Reduction of storage used by the program
A variable defined with the TEMPLATE keyword is not generated into the module, so no storage is associated with it at runtime.
Using the BASED keyword had a similar benefit regarding program storage at runtime, because storage was only needed for the 16-byte pointer. If the same pointer, was used for all such BASED keywords, say BASED(template), there was only one "wasted" pointer for the module.
Ability to define default initialization values for a data structure
You can code the INZ keyword for a template data structure or its subfields. Then you can code INZ(*LIKEDS) for a LIKEDS data structure, to pick up those initializations.

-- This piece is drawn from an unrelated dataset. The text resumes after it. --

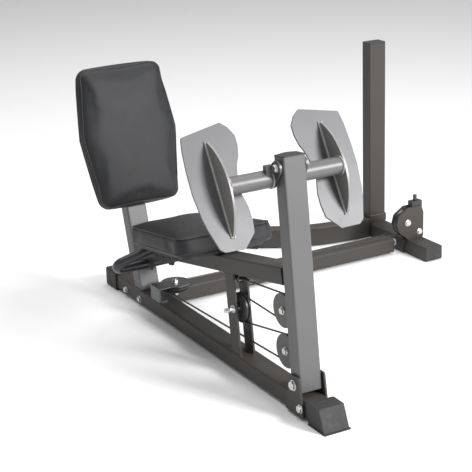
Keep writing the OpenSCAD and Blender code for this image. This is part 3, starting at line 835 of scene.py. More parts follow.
@dataclass
class Cushion:
    """A foam cushion in vinyl on a flat board, blown up by a short cloth run.

    Local x and y are the outline's plane and local z is the thickness, from the board up.
    """

    name: str
    node: str
    body: Body
    axes: Axes
    outline: list[tuple[float, float]]
    corner: float
    thick: float
    base: float
    flipped: bool
    edge: float = 0.020
    crown: float = 0.006
    shrink: float = 0.0045
    cap: float = 0.0075
    voxel: float = 0.0055
    fill: float = 0.85

    def to_machine(self, local: Array) -> Array:
        """Outline coordinates and height to machine axes.

        The back cushion's outline stands up the post and its height points forward; the seat
        cushion's outline lies on the rail and its height points up.
        """
        x, y, h = local[:, 0], local[:, 1], local[:, 2] + self.base
        if self.flipped:
            return self.axes.place(np.stack([x, -h, y], 1))
        return self.axes.place(np.stack([x, y, h], 1))

    def direction(self, local: Array) -> Array:
        """Outline directions to machine directions."""
        x, y, h = local[:, 0], local[:, 1], local[:, 2]
        return self.axes.turn(np.stack([x, -h, y] if self.flipped else [x, y, h], 1))

    def form(self) -> Shell:
        """The plain crowned form before it is blown up.

        Rows run from the middle of the back, round the eased edges, to the middle of the
        front: the inset from the outline follows quarter circles at both edges, and inside
        the front edge the height rises by crown * (1 - r^2), where r is the share of the way
        out from the middle.
        """
        line, normal = rounded_outline(self.outline, self.corner, 0.006)
        line = line - normal * self.shrink
        top = self.thick - self.shrink
        a = np.linspace(0.0, math.pi / 2, 7)
        small = 0.008
        inset = np.concatenate([small * (1 - np.sin(a)), self.edge * (1 - np.cos(a))])
        height = np.concatenate([small * (1 - np.cos(a)), top - self.edge + self.edge * np.sin(a)])
        sides = np.concatenate([
            np.broadcast_to(line[None], (len(inset), *line.shape)) - normal[None] * inset[:, None, None],
            np.broadcast_to(height[:, None, None], (len(inset), len(line), 1))], -1)
        centre = line.mean(0)
        share = np.linspace(1.0, 0.02, 16)[1:]
        def inner(ring: Array, level: Array) -> Array:
            """Rings drawn in towards the middle at the given heights."""
            flat = centre + (ring[None, :, :2] - centre) * share[:, None, None]
            return np.concatenate([flat, np.broadcast_to(level[:, None, None], (*flat.shape[:2], 1))], -1)
        front = inner(sides[-1], top + self.crown * (1 - share ** 2))
        back = inner(sides[0], np.zeros(len(share)))[::-1]
        rows = np.concatenate([back, sides, front])
        shell = grid(rows, close_v=True)
        middle_points = np.array([[*centre, 0.0], [*centre, top + self.crown]])
        count, cols = len(shell.points), rows.shape[1]
        j = np.arange(cols)
        first = np.stack([np.full(cols, count), (j + 1) % cols, j, np.full(cols, count)], 1)
        last_row = (rows.shape[0] - 1) * cols
        last = np.stack([last_row + j, last_row + (j + 1) % cols, np.full(cols, count + 1),
                         np.full(cols, count + 1)], 1)
        points = np.vstack([shell.points, middle_points])
        return Shell(self.to_machine(points), np.vstack([shell.faces, first, last]))

    def heights(self, points: Array) -> Array:
        """How far machine points stand above the board."""
        up = self.direction(np.array([[0.0, 0.0, 1.0]]))[0]
        foot = self.to_machine(np.zeros((1, 3)))[0]
        return (points - foot) @ up

    def build(self, shop: Shop) -> bpy.types.Object:
        """The cushion with its welts and stitches, riding on its body."""
        obj = self.closed_form()
        modifier = obj.modifiers.new("Remesh", "REMESH")
        modifier.mode = "VOXEL"
        modifier.voxel_size = self.voxel
        self.apply(obj)
        self.blow_up(obj)
        self.ease(obj)
        surface = vertices_of(obj.data)
        subdivided = obj.modifiers.new("Subdivision", "SUBSURF")
        subdivided.levels = subdivided.render_levels = 1
        self.apply(obj)
        obj.data.polygons.foreach_set("use_smooth", np.ones(len(obj.data.polygons), bool))
        shop.add(obj, self.body, "pad_vinyl", replaces=(self.node,))
        self.trim(shop, surface)
        return obj

    def closed_form(self) -> bpy.types.Object:
        """The plain form as an object with triangles at its two middles."""
        shell = self.form()
        data = bpy.data.meshes.new(self.name)
        rows = [tuple(dict.fromkeys(face)) for face in shell.faces.tolist()]
        data.from_pydata(shell.points.tolist(), [], rows)
        work = bmesh.new()
        work.from_mesh(data)
        bmesh.ops.recalc_face_normals(work, faces=work.faces)
        work.to_mesh(data)
        work.free()
        obj = bpy.data.objects.new(self.name, data)
        bpy.context.scene.collection.objects.link(obj)
        return obj

    @staticmethod
    def apply(obj: bpy.types.Object) -> None:
        """Replaces an object's mesh by what its modifiers make of it."""
        graph = bpy.context.evaluated_depsgraph_get()
        made = bpy.data.meshes.new_from_object(obj.evaluated_get(graph), depsgraph=graph)
        obj.modifiers.clear()
        obj.data = made

    def blow_up(self, obj: bpy.types.Object) -> None:
        """A short cloth run under inner pressure, the back held, each point's travel capped."""
        rest = vertices_of(obj.data)
        held = obj.vertex_groups.new(name="held")
        low = np.nonzero(self.heights(rest) < 0.004)[0]
        held.add(low.tolist(), 1.0, "REPLACE")
        cloth = obj.modifiers.new("Cloth", "CLOTH")
        cloth.settings.use_pressure = True
        cloth.settings.uniform_pressure_force = 4.0
        cloth.settings.effector_weights.gravity = 0.0
        cloth.settings.quality = 5
        cloth.settings.tension_stiffness = 25.0
        cloth.settings.compression_stiffness = 25.0
        cloth.settings.shear_stiffness = 15.0
        cloth.settings.bending_stiffness = 12.0
        cloth.settings.vertex_group_mass = "held"
        cloth.point_cache.frame_start = 1
        cloth.point_cache.frame_end = 20
        scene = bpy.context.scene
        for step in range(1, 21):
            scene.frame_set(step)
        graph = bpy.context.evaluated_depsgraph_get()
        moved = obj.evaluated_get(graph).to_mesh()
        travel = vertices_of(moved) - rest
        obj.modifiers.clear()
        scene.frame_set(1)
        length = np.linalg.norm(travel, axis=1, keepdims=True)
        travel *= self.cap * np.tanh(length / self.cap) / np.maximum(length, 1e-9)
        obj.data.vertices.foreach_set("co", (rest + travel).astype(np.float32).ravel())
        obj.data.update()

    def ease(self, obj: bpy.types.Object) -> None:
        """A few smoothing passes that take the remesh steps out, the back kept flat."""
        modifier = obj.modifiers.new("Smooth", "SMOOTH")
        modifier.factor = 0.5
        modifier.iterations = 14
        self.apply(obj)
        points = vertices_of(obj.data)
        up = self.direction(np.array([[0.0, 0.0, 1.0]]))[0]
        sunk = np.minimum(self.heights(points), 0.0)
        obj.data.vertices.foreach_set("co", (points - sunk[:, None] * up).astype(np.float32).ravel())
        obj.data.update()

    def seam(self, surface: Array, height: float, slant: float, inward: float) -> tuple[Array, Array]:
        """A closed line on the cushion's skin.

        From each outline point a ray runs outwards, slanted up by slant degrees; the skin is
        the furthest vertex within a few millimetres of the ray.

        Args:
            surface: the cushion's vertices.
            height: level of the rays' start above the board.
            slant: angle of the rays above the outline's plane.
            inward: how far inside the outline the rays start.

        Returns:
            Points on the skin and the outward directions there.
        """
        line, normal = rounded_outline(self.outline, self.corner, 0.004)
        start = np.column_stack([line - normal * inward, np.full(len(line), height)])
        s, c = math.sin(math.radians(slant)), math.cos(math.radians(slant))
        start = self.to_machine(start)
        ray = self.direction(np.column_stack([normal * c, np.full(len(line), s)]))
        reach = np.empty(len(start))
        for part in np.array_split(np.arange(len(start)), 12):
            gap = surface[None] - start[part, None]
            along = np.einsum("ijk,ik->ij", gap, ray[part])
            off = np.linalg.norm(gap - along[..., None] * ray[part, None], axis=2)
            reach[part] = np.where(off < 0.006, along, -1.0).max(1)
        reach = smooth_ring(reach, 9)
        return start + ray * reach[:, None], ray

    def trim(self, shop: Shop, surface: Array) -> None:
        """Welts round the front edge and round the board side, and a row of stitches by the front welt."""
        shells = []
        for height, slant, inward in ((self.thick - self.edge * 1.15, 12.0, 0.05), (0.010, 0.0, 0.05)):
            points, ray = self.seam(surface, height, slant, inward)
            up = self.direction(np.array([[0.0, 0.0, 1.0]]))[0]
            shells.append(tube(points - ray * 0.0006, 0.0021, 10, closed=True, reference=tuple(up)))
        welt = mesh_object(self.name + "_welts", joined(shells))
        shop.add(welt, self.body, "pad_vinyl", shop.palette.welt)
        points, ray = self.seam(surface, self.thick - self.edge * 0.72, 24.0, 0.05)
        stitches = mesh_object(self.name + "_stitches", self.stitches(points, ray))
        shop.add(stitches, self.body, "pad_vinyl", shop.palette.thread)

    @staticmethod
    def stitches(points: Array, ray: Array) -> Shell:
        """Short thread humps along a closed line, one every second point.

        Each is a strip of three stations by three points, standing off the skin by half a
        millimetre in its middle.
        """
        here, there = points[0::2], np.roll(points, -1, 0)[0::2]
        out = ray[0::2]
        along = there - here
        side = np.cross(along, out)
        side /= np.linalg.norm(side, axis=1, keepdims=True)
        u = np.array([0.05, 0.45, 0.85])
        v = np.array([-1.0, 0.0, 1.0])
        lift = (0.0002 + 0.0007 * np.array([0.2, 1.0, 0.2])[:, None] * np.array([0.0, 1.0, 0.0])[None])
        spots = (here[:, None, None] + along[:, None, None] * u[None, :, None, None]
                 + side[:, None, None] * (v * 0.0005)[None, None, :, None]
                 + out[:, None, None] * lift[None, :, :, None])
        count = len(here)
        base = (np.arange(count) * 9)[:, None, None]
        quad = np.array([[0, 1, 4, 3], [1, 2, 5, 4], [3, 4, 7, 6], [4, 5, 8, 7]])
        return Shell(spots.reshape(-1, 3), (base + quad[None]).reshape(-1, 4))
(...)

Reduction of nonsense data produced in the debugger when listing all available fields
If you use EVAL %LOCALVARS in the system debugger, or "show all variables" in a visual debugger, it will list all the fields for that procedure. For a cycle-main procedure, it will list all the global variables. If you have several BASED(template) data structures in your module, the debugger will list those data structures with ***** as the value for each of the subfields. If you used the TEMPLATE keyword instead of the BASED keyword, the debugger would not know about those data structures.
Reduction of nonsense data produced in the formatted dump
Similar to the debugger with %LOCALVARS, the formatted dump will list all the data structures based on a null pointer, with the value of each subfield shown as "Not addressable". If the data structure is defined with the TEMPLATE keyword, the formatted dump will not know about the data structures.